◆ **What this task involves**
Both the line containing "Write part 3" and the line containing "wrap_rows: whether the" are to be reproduced exactly, along with every line between them, and nothing more.

## BEGIN Recorded information

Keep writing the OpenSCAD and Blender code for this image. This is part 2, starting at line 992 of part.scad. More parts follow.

## END Recorded information
## BEGIN Recorded information

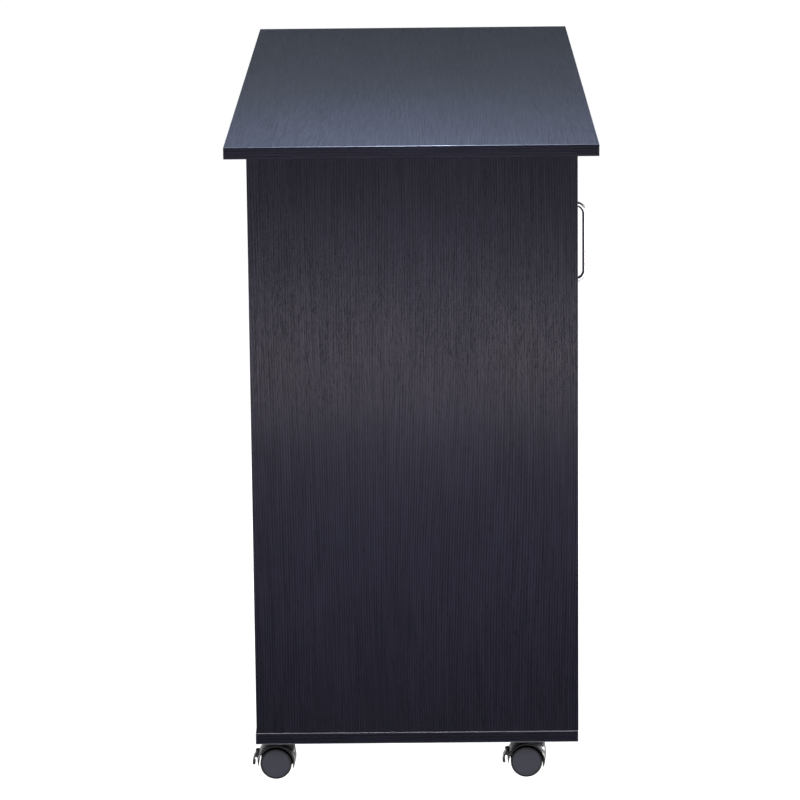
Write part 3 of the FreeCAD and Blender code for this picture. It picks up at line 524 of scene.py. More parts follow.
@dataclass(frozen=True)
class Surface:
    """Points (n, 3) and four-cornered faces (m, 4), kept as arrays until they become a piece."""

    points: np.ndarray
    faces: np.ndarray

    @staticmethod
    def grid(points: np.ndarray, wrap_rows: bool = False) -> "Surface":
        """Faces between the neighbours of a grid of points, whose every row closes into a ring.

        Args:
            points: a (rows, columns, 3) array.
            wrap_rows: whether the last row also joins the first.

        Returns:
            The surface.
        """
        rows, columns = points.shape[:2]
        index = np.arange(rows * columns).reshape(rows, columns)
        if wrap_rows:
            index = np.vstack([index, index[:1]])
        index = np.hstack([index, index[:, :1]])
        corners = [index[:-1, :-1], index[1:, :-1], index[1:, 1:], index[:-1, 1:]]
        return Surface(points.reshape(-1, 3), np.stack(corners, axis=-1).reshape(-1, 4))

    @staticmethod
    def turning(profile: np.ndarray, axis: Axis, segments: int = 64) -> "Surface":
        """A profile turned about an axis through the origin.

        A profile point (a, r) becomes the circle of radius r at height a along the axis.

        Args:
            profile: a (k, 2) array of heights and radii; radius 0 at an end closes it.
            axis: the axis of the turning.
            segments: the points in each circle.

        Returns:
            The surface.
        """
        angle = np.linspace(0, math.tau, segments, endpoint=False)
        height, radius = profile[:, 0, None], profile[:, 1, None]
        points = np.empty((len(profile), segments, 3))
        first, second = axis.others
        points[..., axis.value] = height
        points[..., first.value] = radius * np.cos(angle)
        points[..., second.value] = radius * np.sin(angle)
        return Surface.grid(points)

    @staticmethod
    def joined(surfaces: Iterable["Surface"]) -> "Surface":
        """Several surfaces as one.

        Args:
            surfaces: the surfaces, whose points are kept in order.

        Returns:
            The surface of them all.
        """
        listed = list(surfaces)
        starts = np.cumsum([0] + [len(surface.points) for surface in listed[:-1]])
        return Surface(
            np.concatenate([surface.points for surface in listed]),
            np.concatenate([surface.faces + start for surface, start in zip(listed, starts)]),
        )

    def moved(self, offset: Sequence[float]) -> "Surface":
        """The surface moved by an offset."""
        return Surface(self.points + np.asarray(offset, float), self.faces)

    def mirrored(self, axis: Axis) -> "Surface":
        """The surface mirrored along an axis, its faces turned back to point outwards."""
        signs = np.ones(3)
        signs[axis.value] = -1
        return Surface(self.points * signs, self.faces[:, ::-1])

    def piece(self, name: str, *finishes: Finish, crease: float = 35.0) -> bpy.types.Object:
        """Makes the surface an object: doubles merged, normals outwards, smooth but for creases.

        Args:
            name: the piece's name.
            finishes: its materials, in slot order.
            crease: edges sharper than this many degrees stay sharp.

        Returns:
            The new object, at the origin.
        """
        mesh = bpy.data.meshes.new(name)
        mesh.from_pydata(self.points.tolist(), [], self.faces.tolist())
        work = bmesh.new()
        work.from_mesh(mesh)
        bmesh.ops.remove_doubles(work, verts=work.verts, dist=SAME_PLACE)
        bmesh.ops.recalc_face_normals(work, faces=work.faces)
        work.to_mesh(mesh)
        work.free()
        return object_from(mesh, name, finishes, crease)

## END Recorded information

◆ **Full output**
Write part 3 of the FreeCAD and Blender code for this picture. It picks up at line 524 of scene.py. More parts follow.
@dataclass(frozen=True)
class Surface:
    """Points (n, 3) and four-cornered faces (m, 4), kept as arrays until they become a piece."""

    points: np.ndarray
    faces: np.ndarray

    @staticmethod
    def grid(points: np.ndarray, wrap_rows: bool = False) -> "Surface":
        """Faces between the neighbours of a grid of points, whose every row closes into a ring.

        Args:
            points: a (rows, columns, 3) array.
            wrap_rows: whether the last row also joins the first.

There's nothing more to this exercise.